INSTRUCTION>
Repeat the data below exactly, dropping any pictures it holds.

DATA FOR THIS EXERCISE>
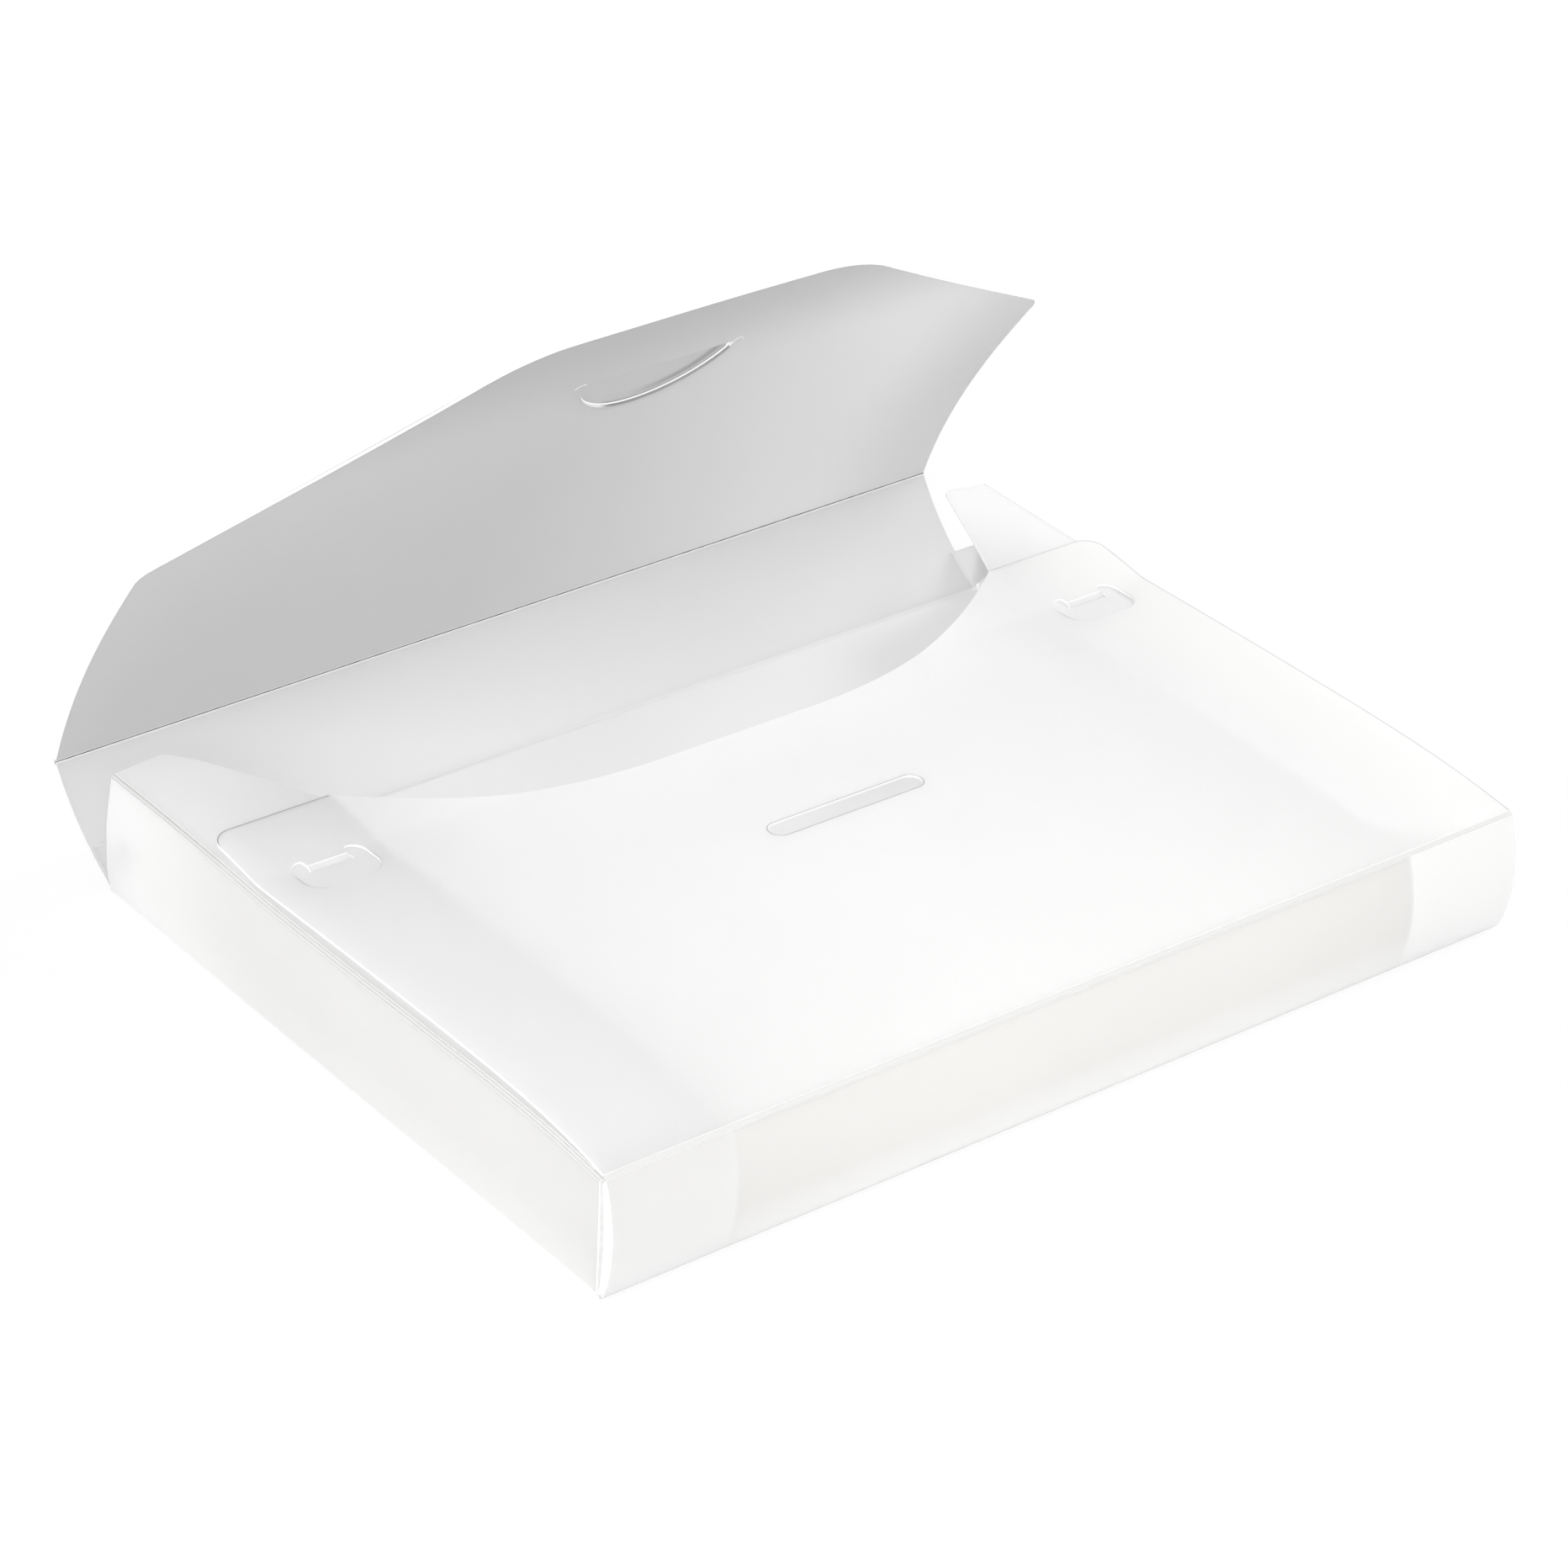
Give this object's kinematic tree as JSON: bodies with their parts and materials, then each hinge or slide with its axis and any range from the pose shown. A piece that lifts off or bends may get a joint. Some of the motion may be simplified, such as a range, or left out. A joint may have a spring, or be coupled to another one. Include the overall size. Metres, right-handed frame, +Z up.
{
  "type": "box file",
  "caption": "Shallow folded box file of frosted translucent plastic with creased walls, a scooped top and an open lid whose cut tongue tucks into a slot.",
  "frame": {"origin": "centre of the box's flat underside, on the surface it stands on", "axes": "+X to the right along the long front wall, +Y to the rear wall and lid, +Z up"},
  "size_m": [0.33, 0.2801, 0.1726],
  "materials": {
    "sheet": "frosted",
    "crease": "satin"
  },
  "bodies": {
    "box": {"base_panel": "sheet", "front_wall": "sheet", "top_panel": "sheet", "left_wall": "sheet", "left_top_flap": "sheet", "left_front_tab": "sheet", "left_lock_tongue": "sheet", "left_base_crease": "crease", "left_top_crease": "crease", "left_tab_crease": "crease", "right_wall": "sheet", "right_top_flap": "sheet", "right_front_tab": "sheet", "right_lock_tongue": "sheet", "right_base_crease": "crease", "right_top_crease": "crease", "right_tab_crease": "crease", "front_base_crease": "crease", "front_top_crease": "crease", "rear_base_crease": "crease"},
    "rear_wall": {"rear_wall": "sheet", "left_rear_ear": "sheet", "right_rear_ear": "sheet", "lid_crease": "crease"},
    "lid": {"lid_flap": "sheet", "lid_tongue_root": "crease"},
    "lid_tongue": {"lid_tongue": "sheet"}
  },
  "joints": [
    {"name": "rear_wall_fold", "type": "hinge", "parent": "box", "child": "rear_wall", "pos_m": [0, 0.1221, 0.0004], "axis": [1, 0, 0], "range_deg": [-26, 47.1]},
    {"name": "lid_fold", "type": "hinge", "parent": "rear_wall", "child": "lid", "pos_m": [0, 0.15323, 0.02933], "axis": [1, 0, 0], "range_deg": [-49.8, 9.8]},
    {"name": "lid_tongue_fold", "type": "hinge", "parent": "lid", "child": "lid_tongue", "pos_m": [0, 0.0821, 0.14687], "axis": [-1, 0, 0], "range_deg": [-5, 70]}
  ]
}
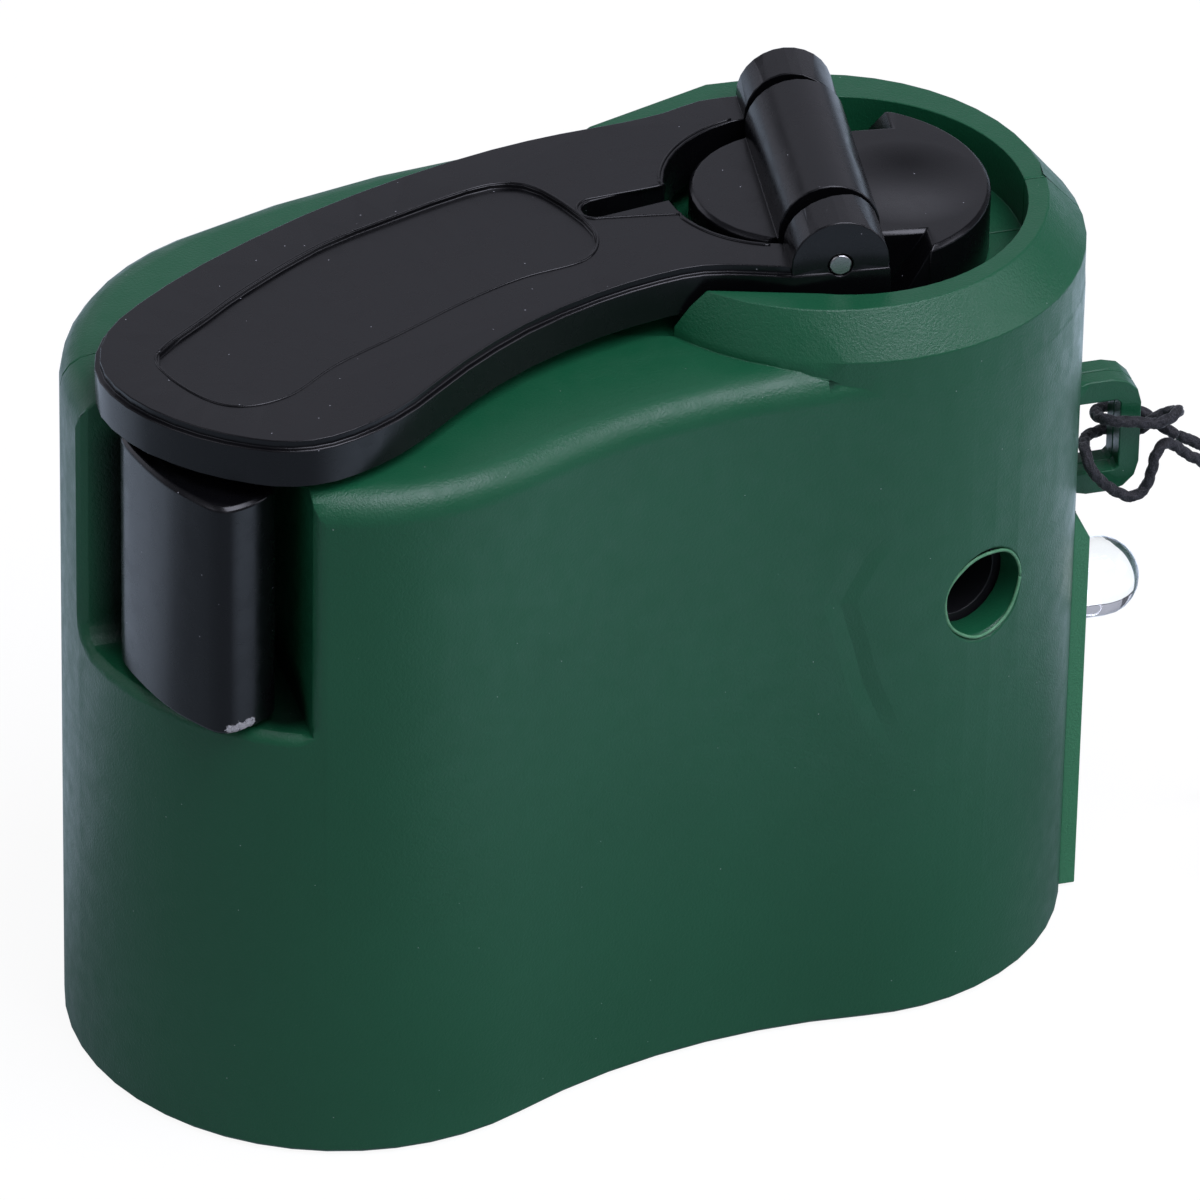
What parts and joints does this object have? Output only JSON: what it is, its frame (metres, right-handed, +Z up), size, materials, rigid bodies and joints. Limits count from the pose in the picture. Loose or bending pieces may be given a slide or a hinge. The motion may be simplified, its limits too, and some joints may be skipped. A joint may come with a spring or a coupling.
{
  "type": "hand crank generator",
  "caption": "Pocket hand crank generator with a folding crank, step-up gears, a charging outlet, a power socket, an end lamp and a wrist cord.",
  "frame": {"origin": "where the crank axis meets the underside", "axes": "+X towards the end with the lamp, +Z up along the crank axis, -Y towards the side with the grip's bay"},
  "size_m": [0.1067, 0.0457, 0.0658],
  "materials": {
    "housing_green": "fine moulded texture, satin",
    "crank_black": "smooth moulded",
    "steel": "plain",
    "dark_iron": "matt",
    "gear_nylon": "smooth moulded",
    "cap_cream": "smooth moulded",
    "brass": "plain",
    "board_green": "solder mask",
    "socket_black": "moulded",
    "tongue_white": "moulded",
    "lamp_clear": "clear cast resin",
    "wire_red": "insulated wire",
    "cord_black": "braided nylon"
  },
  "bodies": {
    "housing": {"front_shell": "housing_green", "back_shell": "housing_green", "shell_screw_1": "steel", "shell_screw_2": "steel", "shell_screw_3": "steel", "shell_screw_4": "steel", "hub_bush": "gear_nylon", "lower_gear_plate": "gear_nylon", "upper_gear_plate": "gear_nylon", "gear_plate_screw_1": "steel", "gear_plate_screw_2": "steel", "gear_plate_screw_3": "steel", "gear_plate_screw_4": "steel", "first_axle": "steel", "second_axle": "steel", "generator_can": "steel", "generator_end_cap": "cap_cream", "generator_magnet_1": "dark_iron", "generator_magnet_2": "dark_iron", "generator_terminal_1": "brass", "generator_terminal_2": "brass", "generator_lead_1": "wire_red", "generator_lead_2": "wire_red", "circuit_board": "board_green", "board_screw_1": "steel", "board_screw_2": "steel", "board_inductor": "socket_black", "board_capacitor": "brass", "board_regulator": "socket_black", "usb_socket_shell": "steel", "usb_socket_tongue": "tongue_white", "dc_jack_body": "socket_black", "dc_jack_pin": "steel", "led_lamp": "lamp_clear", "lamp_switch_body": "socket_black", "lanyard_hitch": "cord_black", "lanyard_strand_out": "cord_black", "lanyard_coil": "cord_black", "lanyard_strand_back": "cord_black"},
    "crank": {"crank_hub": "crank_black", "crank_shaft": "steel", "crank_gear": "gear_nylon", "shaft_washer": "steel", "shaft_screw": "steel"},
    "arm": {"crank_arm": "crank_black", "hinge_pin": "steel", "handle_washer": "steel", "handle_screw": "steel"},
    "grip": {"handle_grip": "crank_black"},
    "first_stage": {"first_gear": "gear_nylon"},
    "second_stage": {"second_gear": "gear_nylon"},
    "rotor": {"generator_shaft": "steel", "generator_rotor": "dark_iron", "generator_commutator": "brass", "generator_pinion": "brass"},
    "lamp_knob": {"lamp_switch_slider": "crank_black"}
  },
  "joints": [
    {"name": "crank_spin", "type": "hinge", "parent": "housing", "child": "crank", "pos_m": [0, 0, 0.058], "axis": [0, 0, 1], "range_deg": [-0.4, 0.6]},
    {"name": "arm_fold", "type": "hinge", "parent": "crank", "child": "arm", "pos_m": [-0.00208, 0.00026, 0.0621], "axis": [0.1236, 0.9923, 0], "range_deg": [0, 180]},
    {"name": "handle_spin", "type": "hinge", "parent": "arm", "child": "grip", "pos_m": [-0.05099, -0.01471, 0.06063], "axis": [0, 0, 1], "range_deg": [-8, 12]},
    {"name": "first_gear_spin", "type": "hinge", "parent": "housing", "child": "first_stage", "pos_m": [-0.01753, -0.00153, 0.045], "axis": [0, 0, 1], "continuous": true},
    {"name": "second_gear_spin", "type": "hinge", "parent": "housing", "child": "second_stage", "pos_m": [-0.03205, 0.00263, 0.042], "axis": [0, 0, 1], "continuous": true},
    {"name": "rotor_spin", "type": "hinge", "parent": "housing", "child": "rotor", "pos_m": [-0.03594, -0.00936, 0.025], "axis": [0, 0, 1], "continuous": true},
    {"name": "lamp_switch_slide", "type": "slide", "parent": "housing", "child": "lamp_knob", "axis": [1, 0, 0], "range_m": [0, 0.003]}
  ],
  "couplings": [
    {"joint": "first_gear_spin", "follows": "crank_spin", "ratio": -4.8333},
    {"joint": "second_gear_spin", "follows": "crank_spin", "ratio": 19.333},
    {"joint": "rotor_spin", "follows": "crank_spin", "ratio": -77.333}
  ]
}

TASK RESULT>
Give this object's kinematic tree as JSON: bodies with their parts and materials, then each hinge or slide with its axis and any range from the pose shown. A piece that lifts off or bends may get a joint. Some of the motion may be simplified, such as a range, or left out. A joint may have a spring, or be coupled to another one. Include the overall size. Metres, right-handed frame, +Z up.
{
  "type": "box file",
  "caption": "Shallow folded box file of frosted translucent plastic with creased walls, a scooped top and an open lid whose cut tongue tucks into a slot.",
  "frame": {"origin": "centre of the box's flat underside, on the surface it stands on", "axes": "+X to the right along the long front wall, +Y to the rear wall and lid, +Z up"},
  "size_m": [0.33, 0.2801, 0.1726],
  "materials": {
    "sheet": "frosted",
    "crease": "satin"
  },
  "bodies": {
    "box": {"base_panel": "sheet", "front_wall": "sheet", "top_panel": "sheet", "left_wall": "sheet", "left_top_flap": "sheet", "left_front_tab": "sheet", "left_lock_tongue": "sheet", "left_base_crease": "crease", "left_top_crease": "crease", "left_tab_crease": "crease", "right_wall": "sheet", "right_top_flap": "sheet", "right_front_tab": "sheet", "right_lock_tongue": "sheet", "right_base_crease": "crease", "right_top_crease": "crease", "right_tab_crease": "crease", "front_base_crease": "crease", "front_top_crease": "crease", "rear_base_crease": "crease"},
    "rear_wall": {"rear_wall": "sheet", "left_rear_ear": "sheet", "right_rear_ear": "sheet", "lid_crease": "crease"},
    "lid": {"lid_flap": "sheet", "lid_tongue_root": "crease"},
    "lid_tongue": {"lid_tongue": "sheet"}
  },
  "joints": [
    {"name": "rear_wall_fold", "type": "hinge", "parent": "box", "child": "rear_wall", "pos_m": [0, 0.1221, 0.0004], "axis": [1, 0, 0], "range_deg": [-26, 47.1]},
    {"name": "lid_fold", "type": "hinge", "parent": "rear_wall", "child": "lid", "pos_m": [0, 0.15323, 0.02933], "axis": [1, 0, 0], "range_deg": [-49.8, 9.8]},
    {"name": "lid_tongue_fold", "type": "hinge", "parent": "lid", "child": "lid_tongue", "pos_m": [0, 0.0821, 0.14687], "axis": [-1, 0, 0], "range_deg": [-5, 70]}
  ]
}
What parts and joints does this object have? Output only JSON: what it is, its frame (metres, right-handed, +Z up), size, materials, rigid bodies and joints. Limits count from the pose in the picture. Loose or bending pieces may be given a slide or a hinge. The motion may be simplified, its limits too, and some joints may be skipped. A joint may come with a spring or a coupling.
{
  "type": "hand crank generator",
  "caption": "Pocket hand crank generator with a folding crank, step-up gears, a charging outlet, a power socket, an end lamp and a wrist cord.",
  "frame": {"origin": "where the crank axis meets the underside", "axes": "+X towards the end with the lamp, +Z up along the crank axis, -Y towards the side with the grip's bay"},
  "size_m": [0.1067, 0.0457, 0.0658],
  "materials": {
    "housing_green": "fine moulded texture, satin",
    "crank_black": "smooth moulded",
    "steel": "plain",
    "dark_iron": "matt",
    "gear_nylon": "smooth moulded",
    "cap_cream": "smooth moulded",
    "brass": "plain",
    "board_green": "solder mask",
    "socket_black": "moulded",
    "tongue_white": "moulded",
    "lamp_clear": "clear cast resin",
    "wire_red": "insulated wire",
    "cord_black": "braided nylon"
  },
  "bodies": {
    "housing": {"front_shell": "housing_green", "back_shell": "housing_green", "shell_screw_1": "steel", "shell_screw_2": "steel", "shell_screw_3": "steel", "shell_screw_4": "steel", "hub_bush": "gear_nylon", "lower_gear_plate": "gear_nylon", "upper_gear_plate": "gear_nylon", "gear_plate_screw_1": "steel", "gear_plate_screw_2": "steel", "gear_plate_screw_3": "steel", "gear_plate_screw_4": "steel", "first_axle": "steel", "second_axle": "steel", "generator_can": "steel", "generator_end_cap": "cap_cream", "generator_magnet_1": "dark_iron", "generator_magnet_2": "dark_iron", "generator_terminal_1": "brass", "generator_terminal_2": "brass", "generator_lead_1": "wire_red", "generator_lead_2": "wire_red", "circuit_board": "board_green", "board_screw_1": "steel", "board_screw_2": "steel", "board_inductor": "socket_black", "board_capacitor": "brass", "board_regulator": "socket_black", "usb_socket_shell": "steel", "usb_socket_tongue": "tongue_white", "dc_jack_body": "socket_black", "dc_jack_pin": "steel", "led_lamp": "lamp_clear", "lamp_switch_body": "socket_black", "lanyard_hitch": "cord_black", "lanyard_strand_out": "cord_black", "lanyard_coil": "cord_black", "lanyard_strand_back": "cord_black"},
    "crank": {"crank_hub": "crank_black", "crank_shaft": "steel", "crank_gear": "gear_nylon", "shaft_washer": "steel", "shaft_screw": "steel"},
    "arm": {"crank_arm": "crank_black", "hinge_pin": "steel", "handle_washer": "steel", "handle_screw": "steel"},
    "grip": {"handle_grip": "crank_black"},
    "first_stage": {"first_gear": "gear_nylon"},
    "second_stage": {"second_gear": "gear_nylon"},
    "rotor": {"generator_shaft": "steel", "generator_rotor": "dark_iron", "generator_commutator": "brass", "generator_pinion": "brass"},
    "lamp_knob": {"lamp_switch_slider": "crank_black"}
  },
  "joints": [
    {"name": "crank_spin", "type": "hinge", "parent": "housing", "child": "crank", "pos_m": [0, 0, 0.058], "axis": [0, 0, 1], "range_deg": [-0.4, 0.6]},
    {"name": "arm_fold", "type": "hinge", "parent": "crank", "child": "arm", "pos_m": [-0.00208, 0.00026, 0.0621], "axis": [0.1236, 0.9923, 0], "range_deg": [0, 180]},
    {"name": "handle_spin", "type": "hinge", "parent": "arm", "child": "grip", "pos_m": [-0.05099, -0.01471, 0.06063], "axis": [0, 0, 1], "range_deg": [-8, 12]},
    {"name": "first_gear_spin", "type": "hinge", "parent": "housing", "child": "first_stage", "pos_m": [-0.01753, -0.00153, 0.045], "axis": [0, 0, 1], "continuous": true},
    {"name": "second_gear_spin", "type": "hinge", "parent": "housing", "child": "second_stage", "pos_m": [-0.03205, 0.00263, 0.042], "axis": [0, 0, 1], "continuous": true},
    {"name": "rotor_spin", "type": "hinge", "parent": "housing", "child": "rotor", "pos_m": [-0.03594, -0.00936, 0.025], "axis": [0, 0, 1], "continuous": true},
    {"name": "lamp_switch_slide", "type": "slide", "parent": "housing", "child": "lamp_knob", "axis": [1, 0, 0], "range_m": [0, 0.003]}
  ],
  "couplings": [
    {"joint": "first_gear_spin", "follows": "crank_spin", "ratio": -4.8333},
    {"joint": "second_gear_spin", "follows": "crank_spin", "ratio": 19.333},
    {"joint": "rotor_spin", "follows": "crank_spin", "ratio": -77.333}
  ]
}